We are blessed to live in a time, and at least most of us in this room are blessed to live in a place, where the opportunities for open dialogue, whether of the commercial or political kind, are more readily available than ever before. I dare say this makes us more the masters of our own fate than any generation of citizens or businesspeople that has preceded us. It also makes distinguishing and choosing between incessant background chatter and words and ideas of true value more difficult, but that is something for another speech, at another moment. In our extraordinarily globalized business, those who have a stake in the issues I have addressed run far beyond this gathering, and far beyond this country’s borders. The major diamond-producing nations, from Botswana to Russia, can no more rely on a healthy, steady market for their goods than can the mining companies that operate in those nations, if the pipeline is clogged or dysfunctional at any given point. Nor can the bankers who finance that pipeline be complacent about its vulnerabilities. The stake of rough dealers and manufacturers, very arguably the pipeline’s weakest point at present, is self-evident. And I would strongly suggest that no polished distributor or retailer can afford to ignore the health of their supply chain. All five of these constituencies, producing nations, financiers, mining houses, their immediate customers for rough, and the ultimate customers for polished, are crucial; and I would hope that at this crossroads where I believe we now stand, we can find and engage one another to define a common vision, and perhaps even a common way forward.
Ladies and gentlemen, distinguished guests: That concludes my remarks on the main matter, which I was invited to address with you this afternoon. But having just enjoined us all collectively to an open and honest dialogue for the sake of the industry, I feel I must in that spirit say a few more words on two topics that strike closer to home.
The first is the time of troubles, which has recently beset our good host, the GIA. Every one of us knows that there is no institution, whether public or private, whether good or even great, that can deem itself forever immune from such troubles. Human nature remains, and will ever remain, human nature, as will human frailty. And we all know, too, that the best way to deal with these problems when they arise is as directly, as forcefully and, to the extent one is, like the GIA, a public institution, as openly as possible. In this regard I think we can only applaud the leadership of GIA, starting with its Chairman Ralph Destino.
There is something else we know, too, and that is, when problems such as this arise, we must be alert to whether, below the visible surface of wrongful and remedial action, events are asking us some more fundamental question. And while I would never presume to speak for a body such as the GIA, it seems to me that in this case the question is: Who does the GIA exist to serve, the public, or the industry? Like most such questions, this one grossly oversimplifies by implying that the public and the industry somehow sit at opposite poles, which clearly they do not. And in the ordinary course the simple answer that the GIA could and should provide is both.

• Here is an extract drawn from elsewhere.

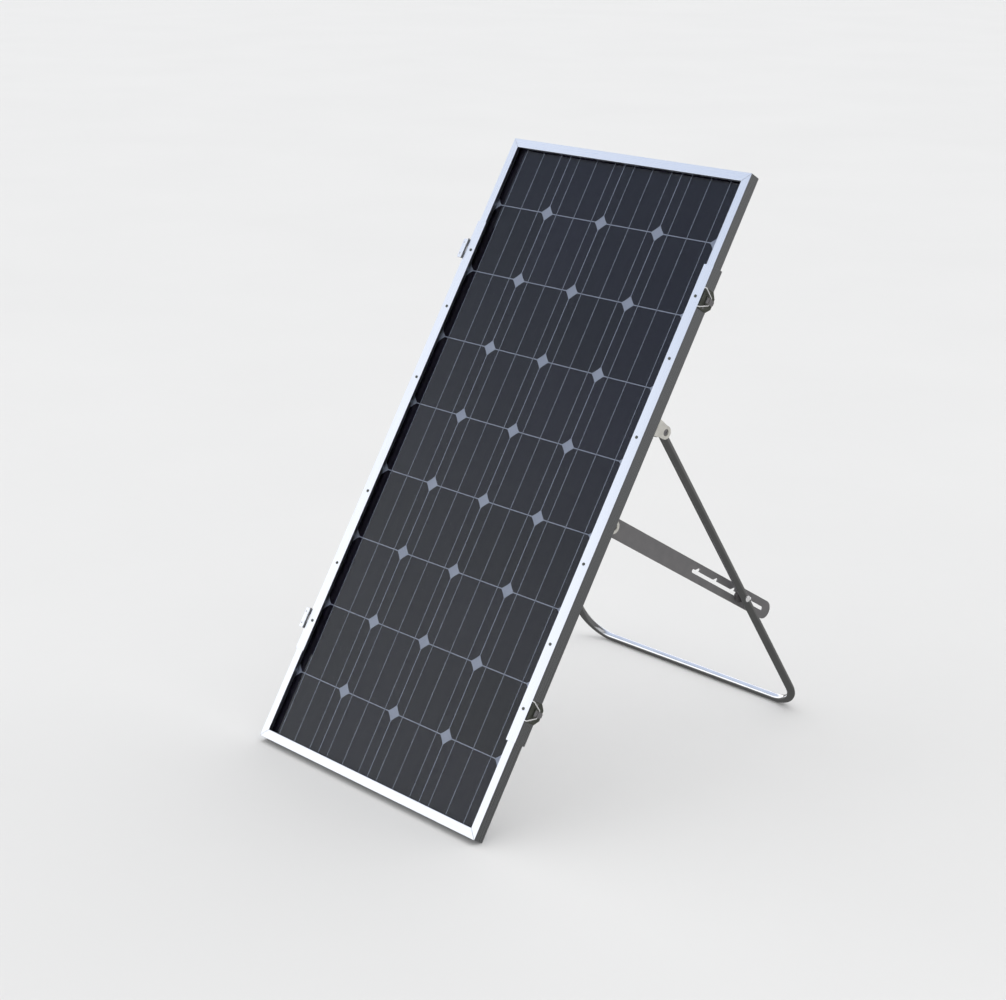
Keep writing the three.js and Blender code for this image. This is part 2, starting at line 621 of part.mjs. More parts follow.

But, then again, there are times and circumstances outside the ordinary course; times when tensions arise between otherwise compatible goals; and I would go so far as to say that it is in such extraordinary times and circumstances that institutions truly define themselves. I would also respectfully submit that in such instances, consistent with the best of its traditions and the ethos of its founders, the choice for the GIA is clear. We dare not in this industry risk, much less forfeit, consumer confidence in the integrity of our product, or we will have no industry. That was true back in Dick Liddicoat’s day, and it is even truer today, when substitutes for our product are so readily at hand. We thus look to the GIA, as a leader of the industry and as a symbol of the industry’s implicit, enduring compact with the public, to set a firm moral compass for the next 75 years of its existence and beyond; and to this end we once again commend the steps taken so far by the GIA’s leadership.

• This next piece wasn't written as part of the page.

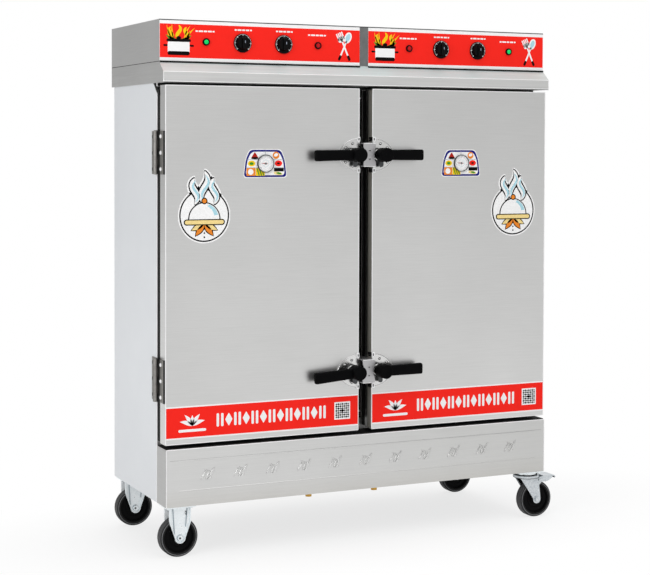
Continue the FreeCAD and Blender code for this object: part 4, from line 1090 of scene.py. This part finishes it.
        art = Print(self.skin.y0)
        for layer, (ink, inset) in enumerate(((paint.white, -0.0022), (paint.navy, 0.0),
                                              (paint.white, 0.0060))):
            art.lay(ink, layer, outline(inset))
        art.lay(paint.grey, 3, *(rounded_box(wide - 0.0075, 0.0006, 0.0003, (x, z + dz), steps=2)
                                 for dz in (0.0125, -0.013)),
                rounded_box(0.0006, (high - z) / 2.0 - 0.003, 0.0003, (x, (z + high) / 2.0), steps=2))
        art.lay(paint.crimson, 3, rounded_polygon([(x - 0.050, z + 0.0155), (x - 0.022, z + 0.0155),
                                                   (x - 0.036, z + 0.0375)], 0.005))
        art.lay(paint.black, 4, ellipse(0.0125, 0.0035, (x - 0.036, z + 0.0172)))
        art.lay(paint.orange, 3, disc(0.0115, (x + 0.037, z + 0.0262), 40))
        for ink, layer, half_x, half_z, dx, dz, tilt in (
                (paint.white, 4, 0.0072, 0.0050, 0.037, 0.0275, 20.0),
                (paint.yellow, 3, 0.0128, 0.0092, -0.047, 0.0, 0.0),
                (paint.green, 4, 0.0072, 0.0046, -0.047, 0.0, 0.0),
                (paint.red, 3, 0.0128, 0.0096, 0.0455, 0.0005, 0.0),
                (paint.black, 4, 0.0052, 0.0030, 0.0455, 0.0005, 0.0)):
            art.lay(ink, layer, ellipse(half_x, half_z, (x + dx, z + dz), tilt))
        self.lower_cells(art, x, low + 0.0042, z - 0.0140)
        art.finish("dial_plate_" + self.side.word, self.body)

    def lower_cells(self, art: Print, x: float, low: float, high: float) -> None:
        """Lower row of the plate: orange, yellow, white and black fields with stripes and discs."""
        paint, half, middle = self.paint, (high - low) / 2.0, (low + high) / 2.0
        art.lay(paint.orange, 3, rounded_box(0.0155, half, 0.002, (x - 0.0490, middle)))
        art.lay(paint.white, 4, disc(0.0094, (x - 0.0500, middle), 40))
        art.lay(paint.yellow, 3, rounded_box(0.0155, half, 0.0005, (x - 0.0170, middle), steps=2))
        art.lay(paint.green, 4, *(rounded_box(0.0018, half, 0.0006, (x + dx, middle), 18.0)
                                  for dx in (-0.0250, -0.0170, -0.0090)))
        art.lay(paint.black, 3, rounded_box(0.0170, half * 0.45, 0.001, (x + 0.0470, high - half * 0.45)))
        art.lay(paint.cream, 4, ellipse(0.0150, 0.0052, (x + 0.0440, low + 0.0075), -8.0))
        art.lay(paint.green, 5, ellipse(0.0090, 0.0030, (x + 0.0470, low + 0.0078), -8.0))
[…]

Of course, it is also true that no institution, however firm its moral compass, and however venerable its tradition, no institution has a monopoly on the truth, which brings me to the second postscript to today’s speech. The GIA has now hit 75, which by Chinese standards begins to qualify it for wisdom. LKI is over 100, so I suppose we might just be considered even wiser. We have collaborated over many decades on many projects together, which, at the risk of immodesty, I believe have served not only our respective interests but also the interests of the industry as a whole. And now, what seems actuarially inevitable in America has come to pass, we elders are in litigation against one another, over the use of LKI’s patented laser-inscription technology.

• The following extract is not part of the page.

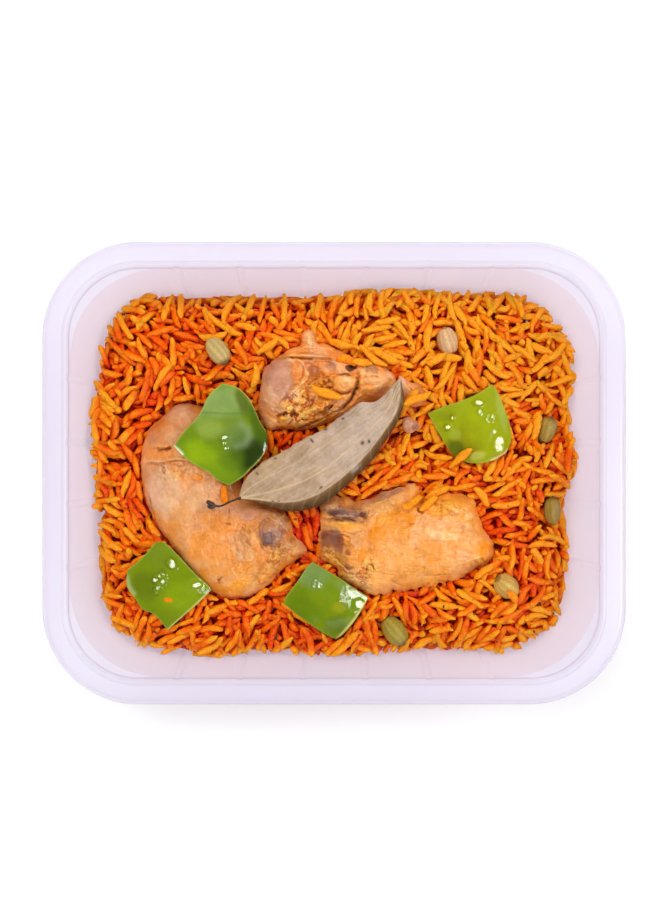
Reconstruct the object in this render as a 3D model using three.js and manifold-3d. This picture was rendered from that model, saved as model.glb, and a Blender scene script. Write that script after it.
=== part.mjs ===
// A ready meal of jollof rice: orange long-grain rice heaped in a see-through plastic tray, with three cuts
// and two shreds of cooked chicken, four squares of green pepper, a bay leaf and six cardamom pods.
//
// Millimetres, +Z up. The origin is the middle of the tray's underside, +X runs along the tray's long side
// and +Y along its short side. The tray stands on its flat base, and the food lies loose in it.

import * as THREE from "three";
import { mergeVertices } from "three/addons/utils/BufferGeometryUtils.js";
import Module from "manifold-3d";

const wasm = await Module();
wasm.setup();

// ---- Driving dimensions ----

const GAP = 0.35; // clearance between pieces that touch
const WALL_GAP = 0.6; // clearance between the rice and the tray

const TRAY = {
  length: 227,
  width: 180,
  height: 50,
  cornerRadius: 37.5,
  flange: 10, // width of the flat sealing rim
  wall: 1,
  draft: 0.18, // lean of the walls, in mm inwards for each mm down
  skirt: 4, // depth of the turned-down outer edge
  bend: 1.2, // size of the rounded edges of the flange
  floorRadius: 6,
  wallCornerRadius: 35, // rounder than the corners of the opening, which leaves a ledge in each corner
  ledgeDepth: 3,
  cornerSteps: 3,
};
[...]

It would be inappropriate, not to mention impolite, for me to try and press LKI’s case in this forum. Indeed, it is measure of the respect in which I hold the GIA that I deem it necessary simply to say why we at LKI have felt sufficiently strongly about the matter to resort to the courts. Put bluntly, intellectual property is a growing issue for our industry, as technology creates new opportunities as well as challenges. Intellectual property is a growing issue for our country, as American prowess in an increasingly competitive and interdependent commercial world is ever more knowledge-based. At LKI, we have been fortunate to be leaders in several aspects of the diamond industry’s technological advance; and we owe it to our shareholders, our employees, and our partners not merely to try and build on that tradition but also to protect by all means what we believe is rightfully and lawfully ours. We regret that this has brought us to litigation with the GIA, among others, and we hope and trust that at the end of the day not only justice but also common sense will be served.
A moment ago I took a backhanded swipe at the American penchant for resolving differences in court. I would not retract those sentiments; but at the same time I know well enough to temper them with the recognition that America’s courts system, and the ability and willingness of Americans to resolve irreconcilable differences through that system, are a source of ultimate strength, not weakness. The legal tradition and the commercial tradition in human history grew hand in hand. We are the fortunate heirs of them both; and we do them honor by recognizing the distinction between adversaries and enemies. I would not have had the privilege of being here this afternoon were the GIA, or LKI, unable to make that distinction; and so I close with a final tip of the hat to our hosts, and to you all.